# Dataset content
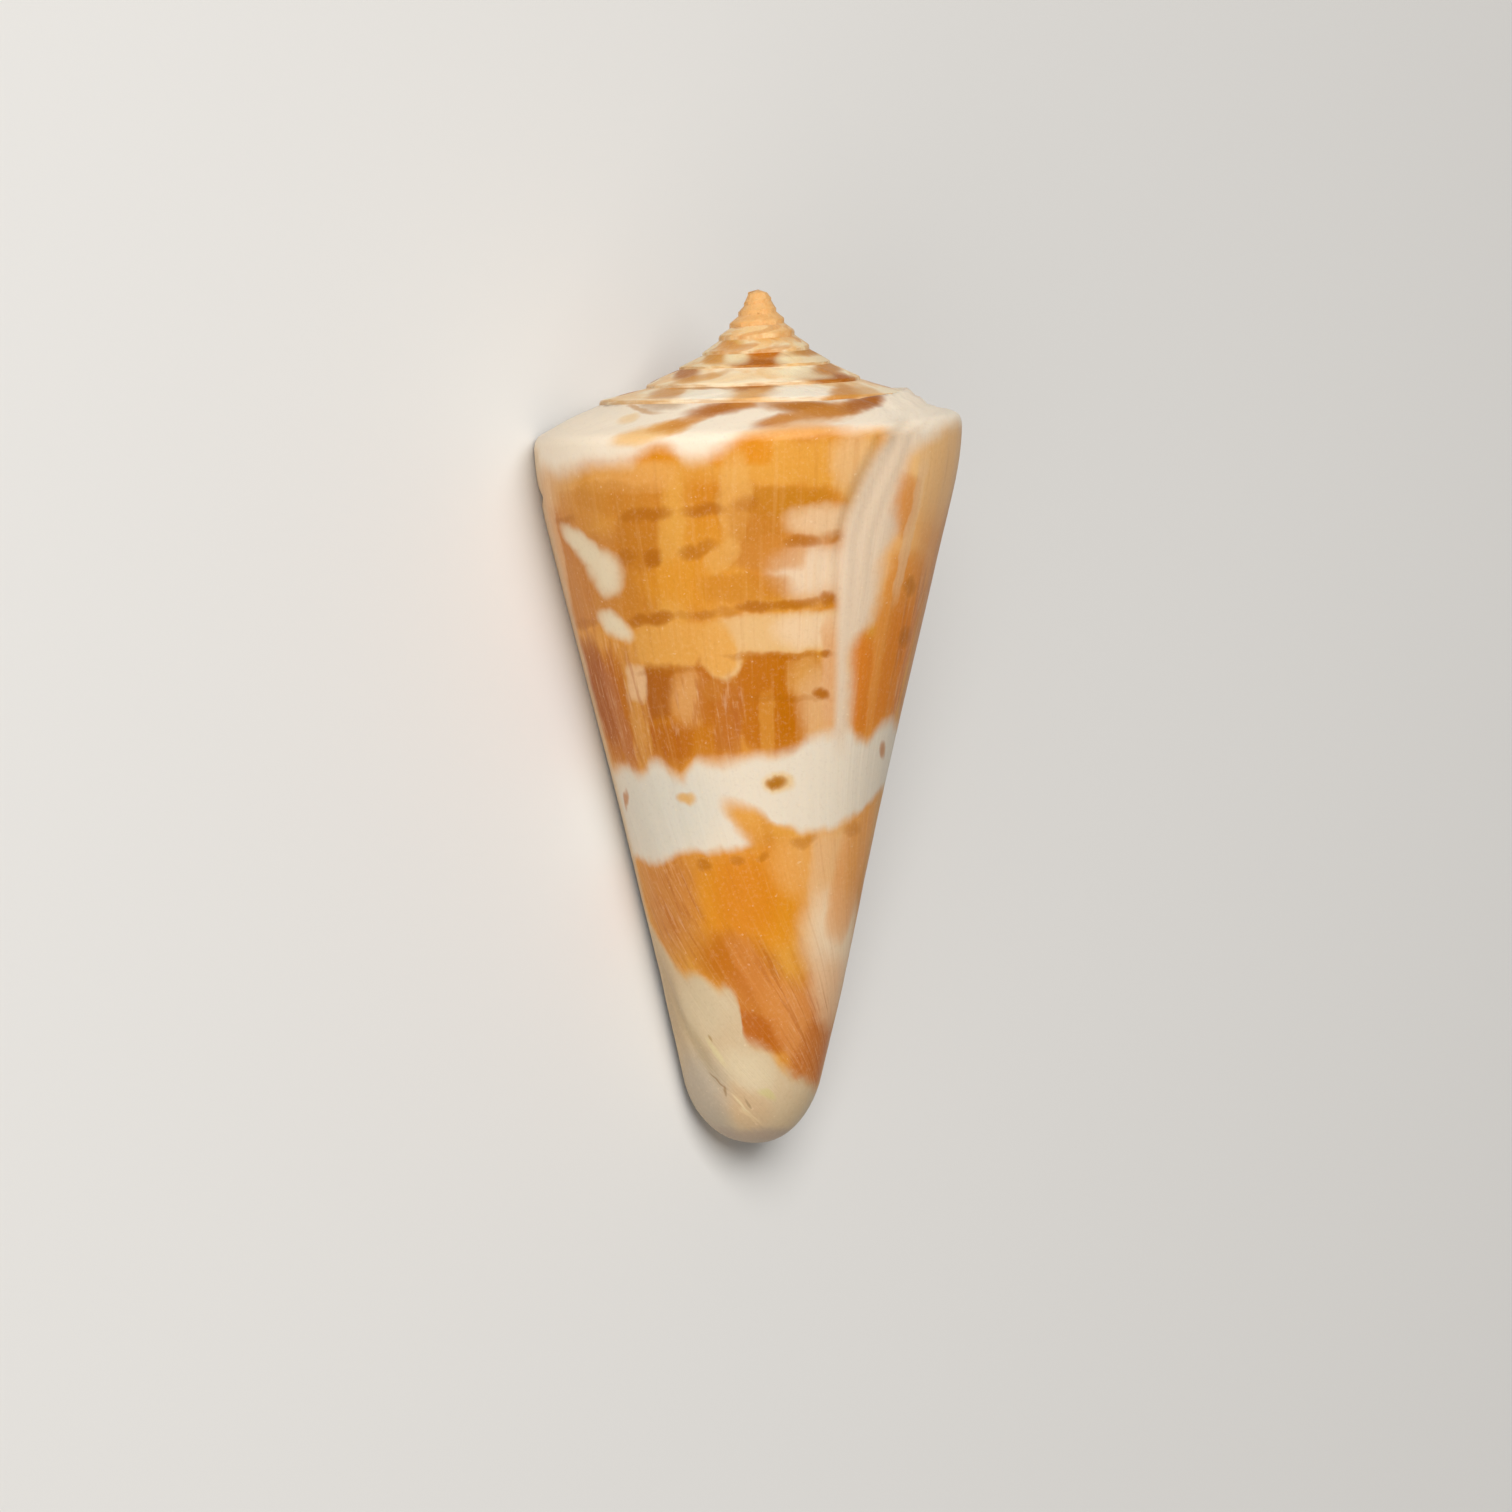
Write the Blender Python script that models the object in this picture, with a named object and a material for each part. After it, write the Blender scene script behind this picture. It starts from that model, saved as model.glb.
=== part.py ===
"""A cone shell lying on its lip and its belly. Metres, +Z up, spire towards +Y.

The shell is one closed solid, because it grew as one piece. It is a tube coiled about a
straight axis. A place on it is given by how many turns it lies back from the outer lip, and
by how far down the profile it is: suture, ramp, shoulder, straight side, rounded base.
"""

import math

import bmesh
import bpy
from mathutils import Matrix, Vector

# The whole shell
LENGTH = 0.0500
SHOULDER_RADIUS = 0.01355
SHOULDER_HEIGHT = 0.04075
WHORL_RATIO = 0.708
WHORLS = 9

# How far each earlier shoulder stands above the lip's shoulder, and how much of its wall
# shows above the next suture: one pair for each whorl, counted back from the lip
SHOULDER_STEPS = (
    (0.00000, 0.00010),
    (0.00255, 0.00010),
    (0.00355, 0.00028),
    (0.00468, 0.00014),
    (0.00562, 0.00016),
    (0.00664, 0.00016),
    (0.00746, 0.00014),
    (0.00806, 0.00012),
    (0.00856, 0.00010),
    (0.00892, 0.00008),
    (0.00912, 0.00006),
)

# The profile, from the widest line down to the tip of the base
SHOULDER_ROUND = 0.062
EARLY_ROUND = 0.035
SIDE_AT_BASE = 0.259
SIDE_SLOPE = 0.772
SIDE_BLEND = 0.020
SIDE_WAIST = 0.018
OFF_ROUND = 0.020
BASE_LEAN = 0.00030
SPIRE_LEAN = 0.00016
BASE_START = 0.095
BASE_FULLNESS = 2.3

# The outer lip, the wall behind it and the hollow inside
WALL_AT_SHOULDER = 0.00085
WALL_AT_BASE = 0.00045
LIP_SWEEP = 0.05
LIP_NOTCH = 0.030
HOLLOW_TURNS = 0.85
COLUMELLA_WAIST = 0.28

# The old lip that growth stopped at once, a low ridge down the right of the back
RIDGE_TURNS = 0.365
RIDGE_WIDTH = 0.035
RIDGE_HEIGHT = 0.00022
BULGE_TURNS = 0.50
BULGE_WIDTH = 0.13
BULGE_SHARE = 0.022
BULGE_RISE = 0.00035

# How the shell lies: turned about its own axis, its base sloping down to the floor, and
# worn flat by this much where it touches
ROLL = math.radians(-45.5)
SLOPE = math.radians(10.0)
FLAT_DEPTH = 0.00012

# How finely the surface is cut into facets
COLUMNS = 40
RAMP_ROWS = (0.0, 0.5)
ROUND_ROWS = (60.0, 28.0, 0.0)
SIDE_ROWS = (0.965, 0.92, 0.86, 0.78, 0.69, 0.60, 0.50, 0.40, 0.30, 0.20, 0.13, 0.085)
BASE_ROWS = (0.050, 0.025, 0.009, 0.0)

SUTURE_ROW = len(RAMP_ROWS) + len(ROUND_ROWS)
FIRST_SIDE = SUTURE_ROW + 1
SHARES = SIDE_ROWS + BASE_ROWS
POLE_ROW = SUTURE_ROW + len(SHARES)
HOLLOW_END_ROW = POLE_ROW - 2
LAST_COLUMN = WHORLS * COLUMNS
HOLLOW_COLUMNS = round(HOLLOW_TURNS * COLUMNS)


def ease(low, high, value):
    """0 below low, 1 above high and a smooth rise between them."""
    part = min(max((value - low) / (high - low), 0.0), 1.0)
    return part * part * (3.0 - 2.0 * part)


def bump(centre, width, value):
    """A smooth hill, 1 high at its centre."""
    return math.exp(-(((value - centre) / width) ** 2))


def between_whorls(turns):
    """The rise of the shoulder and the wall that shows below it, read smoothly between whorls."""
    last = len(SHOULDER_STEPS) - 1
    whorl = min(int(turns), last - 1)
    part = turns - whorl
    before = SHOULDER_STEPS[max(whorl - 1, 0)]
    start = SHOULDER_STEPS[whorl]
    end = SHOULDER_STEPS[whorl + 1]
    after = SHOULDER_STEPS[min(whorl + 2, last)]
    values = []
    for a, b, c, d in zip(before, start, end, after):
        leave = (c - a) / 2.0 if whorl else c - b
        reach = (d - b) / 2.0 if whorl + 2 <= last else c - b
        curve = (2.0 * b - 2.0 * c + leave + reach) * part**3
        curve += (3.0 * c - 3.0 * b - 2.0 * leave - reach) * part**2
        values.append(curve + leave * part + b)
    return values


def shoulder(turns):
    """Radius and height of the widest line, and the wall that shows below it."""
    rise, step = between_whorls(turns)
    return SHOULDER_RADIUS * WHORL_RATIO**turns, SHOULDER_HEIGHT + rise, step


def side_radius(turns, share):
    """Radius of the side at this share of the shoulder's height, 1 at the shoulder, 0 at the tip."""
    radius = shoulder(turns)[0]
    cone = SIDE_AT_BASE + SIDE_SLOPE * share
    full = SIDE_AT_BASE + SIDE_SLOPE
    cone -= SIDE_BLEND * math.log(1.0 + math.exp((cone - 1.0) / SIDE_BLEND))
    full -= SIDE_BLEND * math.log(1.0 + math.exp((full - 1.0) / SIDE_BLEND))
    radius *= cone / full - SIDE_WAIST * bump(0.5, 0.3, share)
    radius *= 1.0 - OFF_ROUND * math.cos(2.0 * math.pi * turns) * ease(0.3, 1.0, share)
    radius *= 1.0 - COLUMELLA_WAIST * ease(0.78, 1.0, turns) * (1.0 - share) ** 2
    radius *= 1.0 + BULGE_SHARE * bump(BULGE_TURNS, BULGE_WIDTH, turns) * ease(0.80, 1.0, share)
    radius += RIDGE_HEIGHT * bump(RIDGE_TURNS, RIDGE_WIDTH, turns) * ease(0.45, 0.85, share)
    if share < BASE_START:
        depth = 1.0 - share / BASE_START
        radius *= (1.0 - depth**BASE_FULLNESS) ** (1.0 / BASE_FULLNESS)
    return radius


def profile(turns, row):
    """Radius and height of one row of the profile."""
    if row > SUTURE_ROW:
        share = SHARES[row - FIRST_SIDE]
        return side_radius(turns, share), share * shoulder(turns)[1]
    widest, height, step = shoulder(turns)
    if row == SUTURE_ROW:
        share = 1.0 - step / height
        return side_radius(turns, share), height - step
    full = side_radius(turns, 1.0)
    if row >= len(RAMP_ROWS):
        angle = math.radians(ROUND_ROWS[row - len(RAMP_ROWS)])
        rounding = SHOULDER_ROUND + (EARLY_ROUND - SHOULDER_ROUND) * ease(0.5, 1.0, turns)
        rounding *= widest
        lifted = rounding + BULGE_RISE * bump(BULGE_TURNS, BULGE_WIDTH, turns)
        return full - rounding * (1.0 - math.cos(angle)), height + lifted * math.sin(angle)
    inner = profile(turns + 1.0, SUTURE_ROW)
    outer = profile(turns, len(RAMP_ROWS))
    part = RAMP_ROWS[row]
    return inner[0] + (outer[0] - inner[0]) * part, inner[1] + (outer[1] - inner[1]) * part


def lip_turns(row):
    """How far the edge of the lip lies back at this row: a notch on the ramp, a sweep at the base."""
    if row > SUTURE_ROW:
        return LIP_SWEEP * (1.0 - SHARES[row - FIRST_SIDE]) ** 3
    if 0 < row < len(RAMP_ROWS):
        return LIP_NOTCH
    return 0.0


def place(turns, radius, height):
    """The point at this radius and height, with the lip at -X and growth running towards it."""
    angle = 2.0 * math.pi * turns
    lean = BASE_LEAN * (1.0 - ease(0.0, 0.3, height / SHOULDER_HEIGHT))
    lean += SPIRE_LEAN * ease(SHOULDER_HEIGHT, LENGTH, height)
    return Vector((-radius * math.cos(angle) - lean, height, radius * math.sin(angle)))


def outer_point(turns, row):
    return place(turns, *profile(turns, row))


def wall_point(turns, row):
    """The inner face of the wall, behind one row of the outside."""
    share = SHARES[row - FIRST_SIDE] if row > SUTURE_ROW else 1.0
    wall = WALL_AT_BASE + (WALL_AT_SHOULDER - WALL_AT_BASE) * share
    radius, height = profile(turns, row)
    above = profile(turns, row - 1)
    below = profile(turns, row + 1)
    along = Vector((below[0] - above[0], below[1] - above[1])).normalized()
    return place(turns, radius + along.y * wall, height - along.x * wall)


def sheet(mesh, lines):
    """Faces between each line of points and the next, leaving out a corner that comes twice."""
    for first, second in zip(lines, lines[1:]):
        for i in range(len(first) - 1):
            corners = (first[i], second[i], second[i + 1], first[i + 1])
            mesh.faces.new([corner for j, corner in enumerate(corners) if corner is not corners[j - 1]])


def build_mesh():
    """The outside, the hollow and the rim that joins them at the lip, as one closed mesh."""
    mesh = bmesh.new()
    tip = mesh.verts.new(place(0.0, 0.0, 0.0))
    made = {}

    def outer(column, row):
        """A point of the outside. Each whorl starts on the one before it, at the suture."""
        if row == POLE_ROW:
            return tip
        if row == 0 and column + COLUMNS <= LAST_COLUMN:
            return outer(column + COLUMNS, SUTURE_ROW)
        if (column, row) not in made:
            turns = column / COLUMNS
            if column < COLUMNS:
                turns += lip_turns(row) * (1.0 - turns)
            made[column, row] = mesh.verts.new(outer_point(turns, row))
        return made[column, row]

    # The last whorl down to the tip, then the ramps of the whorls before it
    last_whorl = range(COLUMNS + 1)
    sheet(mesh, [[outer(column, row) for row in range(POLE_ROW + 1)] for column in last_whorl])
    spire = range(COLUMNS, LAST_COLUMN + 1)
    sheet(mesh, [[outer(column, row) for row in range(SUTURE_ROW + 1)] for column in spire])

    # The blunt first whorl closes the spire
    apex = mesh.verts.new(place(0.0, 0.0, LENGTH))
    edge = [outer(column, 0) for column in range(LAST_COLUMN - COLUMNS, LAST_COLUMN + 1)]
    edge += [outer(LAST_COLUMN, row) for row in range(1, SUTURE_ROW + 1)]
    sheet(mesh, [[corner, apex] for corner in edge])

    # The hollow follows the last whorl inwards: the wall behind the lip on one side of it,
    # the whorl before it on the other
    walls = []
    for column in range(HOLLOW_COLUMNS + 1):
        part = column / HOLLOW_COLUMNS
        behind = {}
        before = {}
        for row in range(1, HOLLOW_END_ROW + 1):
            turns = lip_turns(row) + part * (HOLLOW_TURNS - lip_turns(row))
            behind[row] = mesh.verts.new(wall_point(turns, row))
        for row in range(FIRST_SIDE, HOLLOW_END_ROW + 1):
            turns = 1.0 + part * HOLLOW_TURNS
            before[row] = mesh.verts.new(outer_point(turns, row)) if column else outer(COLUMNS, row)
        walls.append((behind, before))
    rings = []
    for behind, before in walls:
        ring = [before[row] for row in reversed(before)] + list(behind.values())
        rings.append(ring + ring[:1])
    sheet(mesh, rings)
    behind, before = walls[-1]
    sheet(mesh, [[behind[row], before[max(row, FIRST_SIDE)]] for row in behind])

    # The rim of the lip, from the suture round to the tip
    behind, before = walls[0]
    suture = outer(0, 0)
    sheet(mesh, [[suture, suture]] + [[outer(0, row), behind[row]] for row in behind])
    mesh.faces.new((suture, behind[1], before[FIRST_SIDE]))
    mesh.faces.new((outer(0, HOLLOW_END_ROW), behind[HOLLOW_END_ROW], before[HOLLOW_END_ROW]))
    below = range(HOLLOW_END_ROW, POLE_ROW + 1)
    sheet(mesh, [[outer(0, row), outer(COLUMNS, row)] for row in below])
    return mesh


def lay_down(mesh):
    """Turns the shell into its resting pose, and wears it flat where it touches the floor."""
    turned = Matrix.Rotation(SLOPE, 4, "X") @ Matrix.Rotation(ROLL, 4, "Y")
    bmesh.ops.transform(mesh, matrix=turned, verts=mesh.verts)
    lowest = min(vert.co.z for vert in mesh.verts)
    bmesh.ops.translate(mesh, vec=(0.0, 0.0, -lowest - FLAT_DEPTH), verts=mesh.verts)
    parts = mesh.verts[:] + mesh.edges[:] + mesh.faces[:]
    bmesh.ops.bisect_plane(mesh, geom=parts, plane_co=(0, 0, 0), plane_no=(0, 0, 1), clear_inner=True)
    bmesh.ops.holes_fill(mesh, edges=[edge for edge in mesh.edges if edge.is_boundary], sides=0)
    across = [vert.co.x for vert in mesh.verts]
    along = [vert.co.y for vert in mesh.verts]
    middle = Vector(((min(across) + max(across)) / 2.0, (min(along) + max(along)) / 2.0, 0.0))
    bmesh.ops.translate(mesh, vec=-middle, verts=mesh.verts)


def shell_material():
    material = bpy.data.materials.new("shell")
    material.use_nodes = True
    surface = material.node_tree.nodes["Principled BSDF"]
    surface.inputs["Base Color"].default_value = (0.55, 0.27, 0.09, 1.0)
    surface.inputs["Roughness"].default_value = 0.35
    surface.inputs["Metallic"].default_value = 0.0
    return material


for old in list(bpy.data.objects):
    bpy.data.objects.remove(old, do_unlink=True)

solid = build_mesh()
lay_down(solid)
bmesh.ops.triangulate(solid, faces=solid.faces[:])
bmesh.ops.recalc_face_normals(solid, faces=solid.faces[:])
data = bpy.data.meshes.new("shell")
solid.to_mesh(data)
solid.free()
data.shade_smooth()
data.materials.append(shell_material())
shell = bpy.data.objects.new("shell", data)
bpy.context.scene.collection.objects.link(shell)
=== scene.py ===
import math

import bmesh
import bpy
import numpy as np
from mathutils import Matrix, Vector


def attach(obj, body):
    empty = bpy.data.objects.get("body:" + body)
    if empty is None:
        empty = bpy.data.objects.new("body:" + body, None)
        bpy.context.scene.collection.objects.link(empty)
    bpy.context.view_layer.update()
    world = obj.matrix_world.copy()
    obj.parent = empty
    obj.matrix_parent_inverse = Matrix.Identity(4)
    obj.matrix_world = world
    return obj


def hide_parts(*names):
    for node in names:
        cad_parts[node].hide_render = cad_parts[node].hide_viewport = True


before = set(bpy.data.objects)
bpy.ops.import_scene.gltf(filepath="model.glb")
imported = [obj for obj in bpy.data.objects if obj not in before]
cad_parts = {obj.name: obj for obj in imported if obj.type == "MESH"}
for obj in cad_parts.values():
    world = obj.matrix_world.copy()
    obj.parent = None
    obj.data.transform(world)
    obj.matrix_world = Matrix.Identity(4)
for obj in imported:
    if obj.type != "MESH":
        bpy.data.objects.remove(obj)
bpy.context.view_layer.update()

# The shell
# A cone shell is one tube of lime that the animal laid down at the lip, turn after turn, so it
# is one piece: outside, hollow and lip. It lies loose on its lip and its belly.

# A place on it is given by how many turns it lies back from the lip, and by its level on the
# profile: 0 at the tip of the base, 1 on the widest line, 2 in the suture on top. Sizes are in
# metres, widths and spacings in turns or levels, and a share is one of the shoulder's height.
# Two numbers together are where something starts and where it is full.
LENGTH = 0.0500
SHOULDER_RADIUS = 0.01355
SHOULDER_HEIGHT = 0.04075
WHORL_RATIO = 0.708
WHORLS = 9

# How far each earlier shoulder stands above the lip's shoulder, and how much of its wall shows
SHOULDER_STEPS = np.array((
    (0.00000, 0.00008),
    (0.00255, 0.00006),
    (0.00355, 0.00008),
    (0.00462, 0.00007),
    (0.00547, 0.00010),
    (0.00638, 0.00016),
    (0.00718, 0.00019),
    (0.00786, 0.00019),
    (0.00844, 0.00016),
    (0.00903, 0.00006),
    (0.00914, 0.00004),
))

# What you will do
Please reproduce exactly the lines above, beginning with the first and ending with the line that contains "spire towards +Y.", and include nothing outside that range.

# Output of the exercise
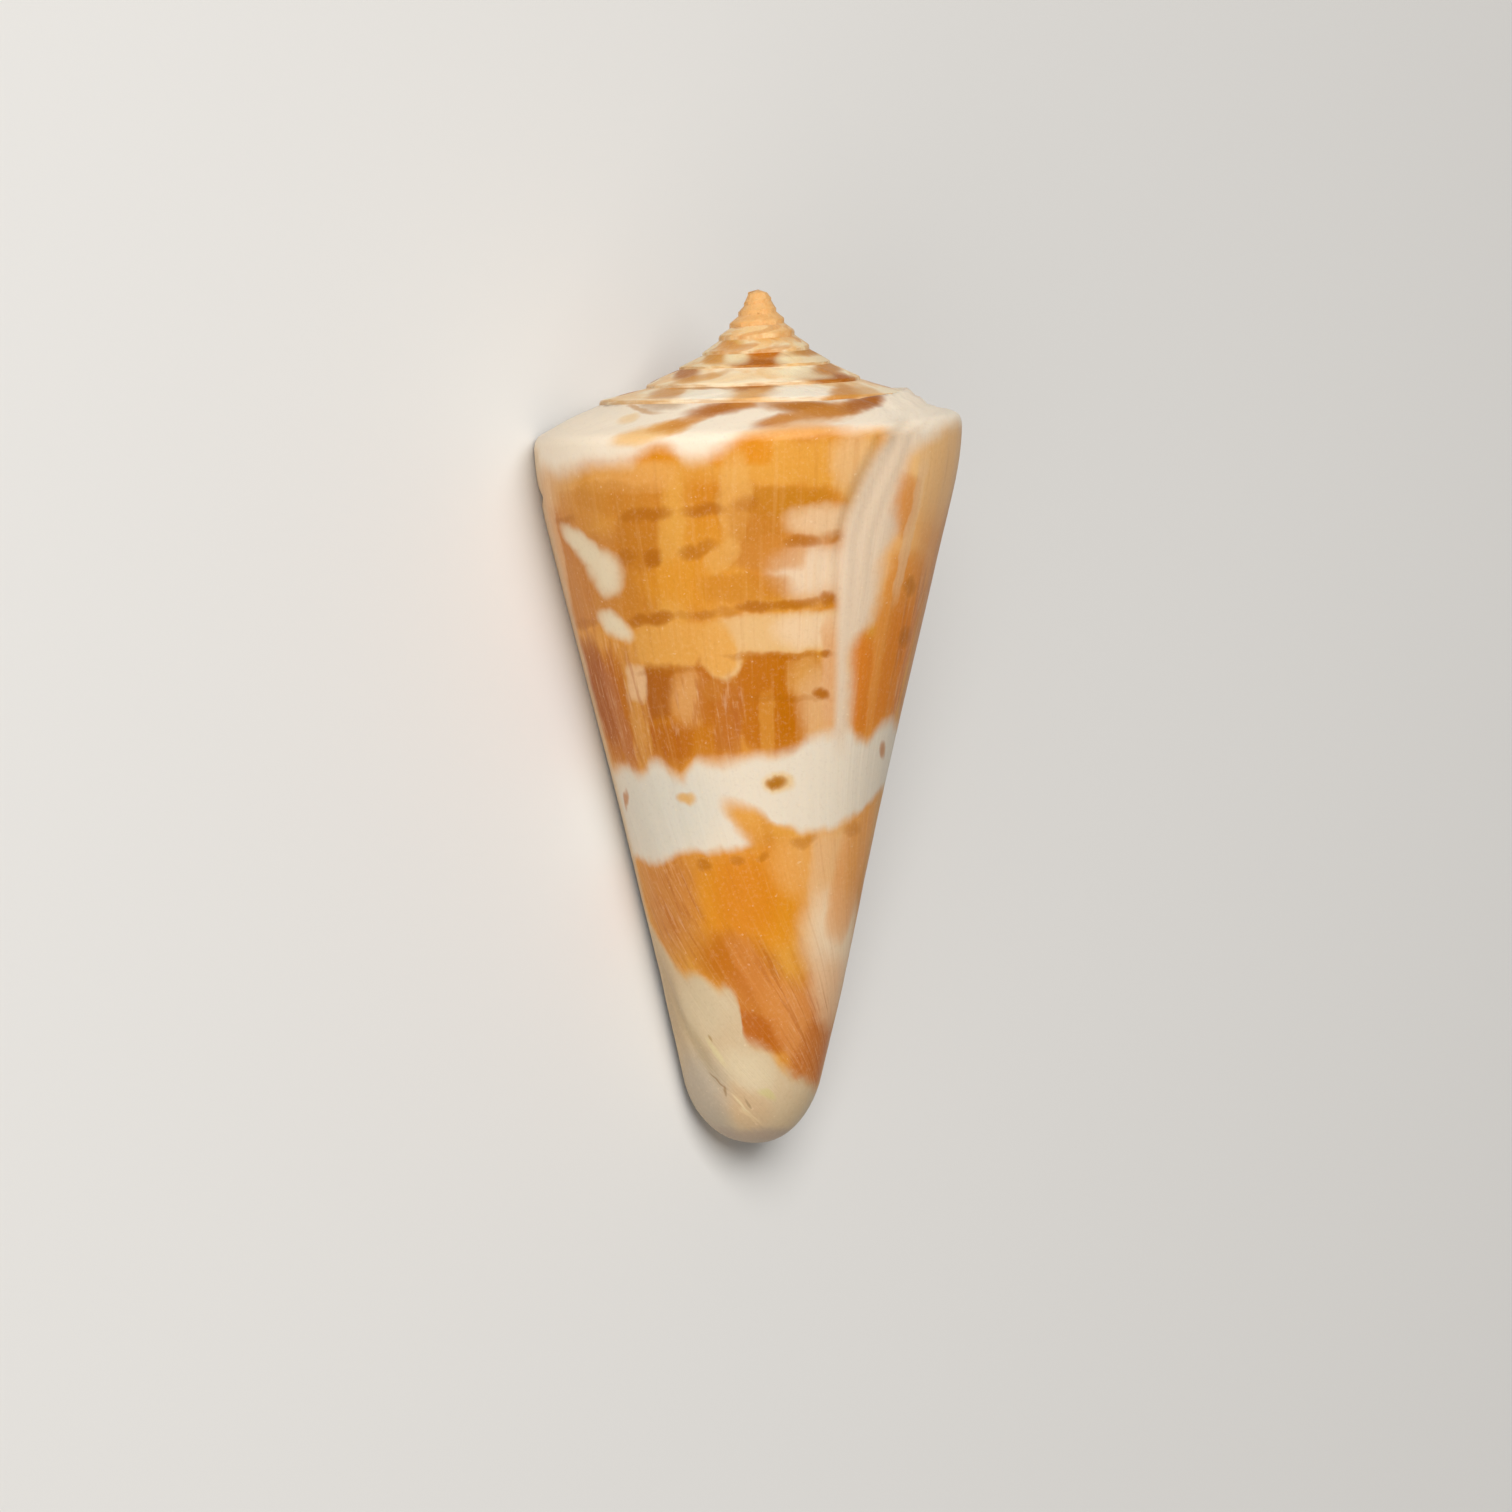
Write the Blender Python script that models the object in this picture, with a named object and a material for each part. After it, write the Blender scene script behind this picture. It starts from that model, saved as model.glb.
=== part.py ===
"""A cone shell lying on its lip and its belly. Metres, +Z up, spire towards +Y.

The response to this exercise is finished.